Beijing also maintains strong personal ties with the Zimbabwean elite just as it has with many of the continent’s regimes.  As a continuation of the training provided to Zanu PF fighters during the Bush War, many of the Zimbabwean Defence Force’s (ZDF) officer corps have received training in China.  One of these officers was General Chiwenga, who was one of the plotters in the coup.  This connection was further underlined by the fact that Chiwenga had returned from a visit to China not long before the coup, where he met senior members of the Chinese People’s Liberation Army (PLA).  While Chiwenga claims that it was a routine visit, what was discussed during this trip has led to speculation over what Beijing’s role in the coup was.

 In this sense, Zimbabwe serves as one of the quintessential examples of China’s long standing ties with the African states.  The accusation of Chinese involvement in the coup seems to be an unexpected development, given the mutual experiences of imperialism.  However, it is the logical progression of the shifts in Chinese foreign policy in recent years.

No More No Questions Asked

Traditionally, Chinese foreign policy has been rather cautious in nature, with fears that any strong moves could jeopardise Chinese economic interests abroad.  Such a method has often been labelled as a ‘no questions asked’ approach, with China pursuing its economic interests in the African continent via tacit support for the established governments in those states.  While this served China well in the past, it has also led to accusations that Beijing supports the excesses of the continent’s worst regimes, amplified by China’s willingness to conduct business in states deemed too unpalatable or unstable for Western states.

China’s previous policies have also been subject to criticism within China itself.  This has come in the form of the pressure on Beijing to protect Chinese citizens abroad as Chinese interests come under threat from the security challenges in the continent, such as the attacks on Chinese nationals in Mali and Sudan, where China has deployed a peacekeeping force.  In recent years, it appears that Beijing has paid some attention to these concerns.

The watershed in Chinese foreign policy came with the evacuation of Chinese nationals from Libya during the country’s civil war in 2011.  While this was a move away from the ‘stay put and hope for the best’ approach favoured by previous administrations, it was also a demonstration of China’s new capabilities and its willingness to utilise them.

It is in this context of China being more willing to defend its interests abroad that Beijing’s endorsement of the coup as well as the accusations that China played a more active role in it make more sense.  This in turn raises the question of what caused Beijing to fear for its interests in Zimbabwe given its long relationship with the Mugabe regime.

Mugabism without Mugabe 

One possible reason for Beijing’s endorsement of this move comes in the nature of many of China’s foreign relations.  This is the fact that many of the states that Beijing enjoys close relations with, whether it be Angola or Russia, are led by long standing regimes with no obvious successor.  While Mugabe was a reliable partner for Beijing, it is possible that China feared for what would come after Mugabe.

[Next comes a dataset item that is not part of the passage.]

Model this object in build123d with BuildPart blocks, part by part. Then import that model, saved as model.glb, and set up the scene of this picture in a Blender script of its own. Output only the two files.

It is this concern that raises the primary targets of the coup.  The move seemed to be aimed more at Mugabe’s inner circle rather than at Mugabe himself.  This has been particularly apparent in the form of Mugabe’s ambitious wife, Grace, who was feared to be a potential successor to Mugabe due to her influence over the former leader.  As a result, it is possible that Beijing shared the concerns of the coup plotters, with Mnangagwa being perceived as a more reliable partner than Grace Mugabe, who appears to have fewer ties to Beijing.

This in turn raises the potential for the nationalisation of Chinese assets in Zimbabwe, most notably in the mining sector.  Such a move could be seen in the attempt to nationalise Zimbabwe’s diamond mines, which China owns substantial assets in.  In the past, such moves have often triggered coups supported by external powers, such as the Anglo-American Operation Ajax that toppled the government of Mossadeq after its attempted nationalisation of Anglo Persian Oil’s assets.

In this sense, the possibility of Chinese endorsement is a result of the shared fears over Mugabe’s successor as well as for Chinese interests in the country, which appeared to be under threat from his inner circle.  This in turn has a number of implications.


While it is still unclear if Beijing had a role in the coup, what is not in doubt is that China’s moves in the country are of particular importance as the dominant external actor in Zimbabwe.  This dominance appears to further cement China’s status as a Great Power who is becoming increasingly assertive.  While the coup was a largely Zimbabwean creation, it is China’s moves that will play a significant role in the country in the face of a China that is now more willing to protect its interests abroad.